‘Getting Health Reform Right; A Guide to Improving Performance and Equity’: A monumental work.


Health Reform is without doubt a great issue in any nation of the world.  In Japan and the United States, too, it is counted as one of the most pressing challenges in national political agendas.

In each country, there exist complicated elements ? social, political, economical, cultural ? unique  to each society and country, but on the other hand, medicine and health care technologies are developing faster in speed.  There is no such health system which fits to every society and country.  Developed nations are struggling on how to reform existing system, which is one of the greatest challenges for policy makers of today.   In the world where information spread with no time, the gap between expectation and perception of the society and actual reality of the health care as they see receive continues to widen.

Large numbers of books on health care system are available including those which illustrate the reform carried out in many countries.  Any universal model does not exist, so each ‘leaders/experts’ must learn as much as possible and speak from better perspective, not only from the value of one’s position.  As I often point out in this web-site and elsewhere (Ref.1, 2), it seems that too many leaders/experts in Japan speak only from their limited personal experiences or positions, thus tend to be less objective and not much perspectives, visions for a bigger picture or longer time frame.

This is one of weak points of ‘Tate shakai (Hierarchical society)’ of Japan where the great majority of people pursue their careers in a linear style (i.e. within the same organization and often seniority-based) within Japan.

Several days ago, ‘How to Realize Health Care Reform’was published from Nihon Keizai Shinbun sha.  This is the translation of ‘Getting Health Reform Right; A Guide to Improving Performance and Equity‘(2nd edition, 2008) by Professors of Harvard School of Public Health, Drs Marc Roberts, William Hsiao, Peter Berman, and Michael Reich.  Japanese students who were taught by the authors translated it.  Please search for this book at Amazon.

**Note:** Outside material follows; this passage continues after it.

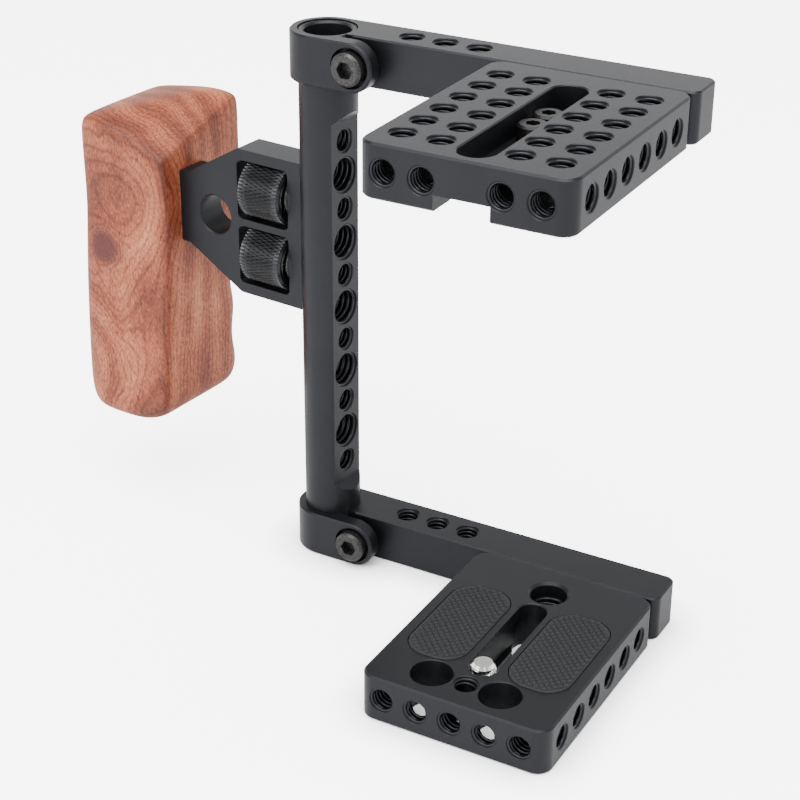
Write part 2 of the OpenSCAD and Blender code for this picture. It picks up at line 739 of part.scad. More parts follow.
module top_arm() {
    color(anodised_top) translate([0, 0, arms_apart]) clamp_arm();
}

module top_clamp_screw() {
    color(black_oxide) translate([0, 0, arms_apart]) clamp_screw();
}

module top_plate_screws() {
    color(black_oxide) translate([0, 0, arms_apart]) plate_screws();
}

module top_plate() {
    color(anodised_top) translate([0, 0, arms_apart]) difference() {
        plate_blank(outer_columns);
        for (c = outer_columns, k = [0 : row_count - 1])
            translate([column_x(c), row_y(k), plate_t])
                through_drill(small_thread_d, plate_t, mouth_bevel);
        translate([plate_mid, plate_front + top_slot_edge, plate_t]) {
            slot_cutter(top_slot_w, top_slot_l, top_ledge_depth);
            slot_bevel_cutter(top_slot_w, top_slot_l, slot_bevel);
            translate([0, shank_slot_inset, -top_ledge_depth])
                slot_cutter(shoe_shank_slot_w, top_slot_l - 2 * shank_slot_inset, plate_t);
        }
        translate([plate_mid - channel_w / 2, plate_front - over, -over])
            cube([channel_w, plate_d + 2 * over, channel_depth + over]);
    }
}

// Shoe adapter: a block in the channel, a neck and a standard accessory foot
module shoe_adapter() {
    color(anodised_top) difference() {
        union() {
            shoe_layer(shoe_block_w, arms_apart, shoe_block_top);
            shoe_layer(shoe_neck_w, shoe_foot_top, arms_apart);
            shoe_layer(shoe_foot_w, shoe_foot_bottom, shoe_foot_top);
        }
        for (side = [-1, 1])
            translate([plate_mid, shoe_mid_y + side * shoe_screw_gap / 2, shoe_block_top])
                drill(small_screw_d + 2 * seat_fit, shoe_block_top - shoe_foot_bottom + over, 0);
    }
}

module shoe_layer(w, z0, z1) {
    translate([plate_mid - w / 2, shoe_mid_y - shoe_l / 2, z0]) cube([w, shoe_l, z1 - z0]);
}

module shoe_screws() {
    color(black_oxide) for (side = [-1, 1])
        translate([plate_mid, shoe_mid_y + side * shoe_screw_gap / 2, shoe_screw_seat])
            small_screw(shoe_screw_l);
}

bottom_arm();
base_plate();
base_plate_screws();
left_pad();
right_pad();
camera_screw();
camera_screw_washer();
bottom_clamp_screw();
upright_rod();
grip_bracket();
wood_grip();
grip_screws();
upper_thumbwheel();
upper_thumb_stud();
upper_wheel_washer();
lower_thumbwheel();
lower_thumb_stud();
lower_wheel_washer();
top_arm();
top_clamp_screw();
top_plate();
top_plate_screws();
shoe_adapter();
shoe_screws();
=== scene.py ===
import math
from functools import partial

import bmesh
import bpy
from mathutils import Matrix, Vector


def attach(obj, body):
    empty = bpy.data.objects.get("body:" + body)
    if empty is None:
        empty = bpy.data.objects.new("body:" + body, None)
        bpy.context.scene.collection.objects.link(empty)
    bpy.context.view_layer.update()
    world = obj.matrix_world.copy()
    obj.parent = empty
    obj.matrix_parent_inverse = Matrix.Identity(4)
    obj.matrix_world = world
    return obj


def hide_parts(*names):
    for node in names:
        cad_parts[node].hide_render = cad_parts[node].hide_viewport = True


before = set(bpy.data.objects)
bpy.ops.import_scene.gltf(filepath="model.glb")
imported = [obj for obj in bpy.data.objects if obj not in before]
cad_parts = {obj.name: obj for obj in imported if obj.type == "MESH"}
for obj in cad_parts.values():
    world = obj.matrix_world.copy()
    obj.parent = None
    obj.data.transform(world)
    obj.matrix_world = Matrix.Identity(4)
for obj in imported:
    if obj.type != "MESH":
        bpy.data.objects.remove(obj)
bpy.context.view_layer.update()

# Camera
# A portrait lens a little over half a metre from the cage, above it and to its
# right, levelled and aimed by the perspective of its rows of holes.
MM = 0.001
camera_azimuth, camera_elevation, camera_roll = 29.0514, 27.2365, 0.3708
camera_distance = 535.0763 * MM
aim_across, aim_up = 18.348 * MM, 38.8097 * MM
photo_width_pixels = 800
focal_pixels = 1907.4732
sensor_width = 36
nearest_seen, farthest_seen = 0.01, 20

azimuth, elevation, roll = map(math.radians, (camera_azimuth, camera_elevation, camera_roll))
level = Vector((math.cos(azimuth), math.sin(azimuth), 0))
backwards = Vector((math.sin(azimuth) * math.cos(elevation), -math.cos(azimuth) * math.cos(elevation),
                    math.sin(elevation)))
upright = backwards.cross(level)
camera_right = math.cos(roll) * level + math.sin(roll) * upright
camera_up = -math.sin(roll) * level + math.cos(roll) * upright
camera_place = level * aim_across + upright * aim_up + backwards * camera_distance

lens = bpy.data.cameras.new("camera")
lens.sensor_width = sensor_width
lens.lens = focal_pixels / photo_width_pixels * sensor_width
lens.clip_start, lens.clip_end = nearest_seen, farthest_seen
camera = bpy.data.objects.new("camera", lens)
camera.matrix_world = Matrix((
    (camera_right.x, camera_up.x, backwards.x, camera_place.x),
    (camera_right.y, camera_up.y, backwards.y, camera_place.y),
    (camera_right.z, camera_up.z, backwards.z, camera_place.z),
    (0, 0, 0, 1)))
bpy.context.scene.collection.objects.link(camera)
bpy.context.scene.camera = camera

# Rod, arms and plates
# All are aluminium, milled or turned, fine bead-blasted and black anodised.
# The solids keep their shapes from the frame, and get the finish here.
MATHS, VECTOR_MATHS = "ShaderNodeMath", "ShaderNodeVectorMath"
NOISE, MIX = "ShaderNodeTexNoise", "ShaderNodeMix"
grit_width, grit_depth = 0.35 * MM, 0.02 * MM
dye_drift = 14 * MM
shine_spread = 0.06


def linear(hex_colour):
    """A hex colour, as seen on screen, in the linear values that shaders take."""
    parts = [int(hex_colour[i:i + 2], 16) / 255 for i in (1, 3, 5)]
    return tuple(c / 12.92 if c <= 0.04045 else ((c + 0.055) / 1.055) ** 2.4 for c in parts) + (1,)


def feed(node, key, source):
    """Gives a socket, by name or number, a value, an output, or the first output in use of a whole node."""
    socket = node.inputs[key] if isinstance(key, int) else next(
        s for s in node.inputs if s.name == key and s.enabled)
    if isinstance(source, bpy.types.Node):
        source = next(output for output in source.outputs if output.enabled)
    if isinstance(source, bpy.types.NodeSocket):
        node.id_data.links.new(source, socket)
    else:
        socket.default_value = source


def add_node(tree, kind, *sources, **settings):
    """Adds a node. Sources feed its sockets in order, and settings name its properties or its sockets."""
    node = tree.nodes.new(kind)
    sockets = dict(enumerate(sources))
    for key, value in settings.items():
        if hasattr(node, key):
            setattr(node, key, value)
        else:
            sockets[key.replace("_", " ")] = value
    for key, source in sockets.items():
        feed(node, key, source)
    return node


def new_material(name, **values):
    """A material with one shader. Returns it, the shader, its tree's add_node and the object coordinates."""
    material = bpy.data.materials.new(name)
    material.use_nodes = True
    shader = material.node_tree.nodes["Principled BSDF"]
    for key, value in values.items():
        feed(shader, key.replace("_", " "), value)
    add = partial(add_node, material.node_tree)
    return material, shader, add, add("ShaderNodeTexCoord").outputs["Object"]


def drifting_colour(shader, add, place, width, dark, light, detail=2):
    """Lets a finish drift between two tones, in clouds of the given width. Returns the clouds."""
    clouds = add(NOISE, Vector=place, Scale=1 / width, Detail=detail)
    feed(shader, "Base Color", add(MIX, clouds, data_type="RGBA", A=linear(dark), B=linear(light)))
    return clouds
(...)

What makes this book unique from other books of the same theme is that the authors have rich experiences in many countries, understand the difference of social backgrounds of each country; they write not only about policies but also analyses of five ‘Controllers’, i.e. ‘Finance, Expense, Organization, Rules, Actions’, and discuss ethical, political aspects (of the policy) as well as the processes that explain how reform is possible.  The content is very rich and outstanding

The book also provides the analysis of issues and situations pertinent to Japan, how to make reform possible, how policies being developed and advanced on what basis…   Everything is so well thought-out; they encourage us to see the health policy from overall perspectives, stimulate our practical thinking.

I would sincerely like to express my deep appreciation and respect to the four Professors of Harvard University who had written such a wonderful book as well as those who planned and carried out the publication of its Japanese translation.  It was my pleasure and honor to be asked to write a ‘recommendation’in Japanese ) in this book.

This is a book that I recommend strongly to anyone who cares about health policy.  The price seems a bit high (4,500 yen), but is well worth it.